「人は死んだ時に、その人の行いが分かる」は本当か?
お葬式へ行ってきた。
祖父のお葬式だった。わたしも知らない色んな事情があって、とても質素なお葬式だった。
わたしは比べた。
義父のお葬式と。
義父は、周囲からの信頼も厚く、とにかく愛されていた。親戚からも、地域からも、仕事仲間も、取引先も。それはお葬式を見れば一目瞭然だった。
会場に収まりきらずに、表にも飾られたお花の数々。ぎゅうぎゅう詰めの斎場。火葬場まで押し寄せる人、人、人。
田舎の名士とでも言うのだろうか。
それを見ていたわたしには、正直、祖父のお葬式は残念にも思えてしまった。
でも、なんだかおかしいな。
どうして、お葬式で人を判断してしまうんだろうと。
「人は死んだ時に、その人の行いが分かる」とか言うけれど、行いが悪かったらいけないのか?行いが悪かったら、人としての価値が低いのか?
違うよな。
どんな人生を歩んだって、その人の価値は変わらない。
祖父だって、義父だって、誰であっても、それぞれに素晴らしくって、誰にも代えられない魅力がある。

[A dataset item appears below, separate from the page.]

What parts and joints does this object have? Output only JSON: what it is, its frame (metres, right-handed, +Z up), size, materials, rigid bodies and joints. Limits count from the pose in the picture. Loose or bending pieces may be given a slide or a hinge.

光があるから影があるように。どちらもこの世界には必要な存在。
人としての価値は何も変わらない。
どんなに悪い人だって、意味があってここにいて、この世界のバランスを保つために存在する。
いい人ばかりに目が行きがちな世の中だけれど、本当はどちらもかけがえのない存在なんだ。
社会的評価や目先の物事に惑わされずに、愛で見れる人にわたしはなりたい。そう思った。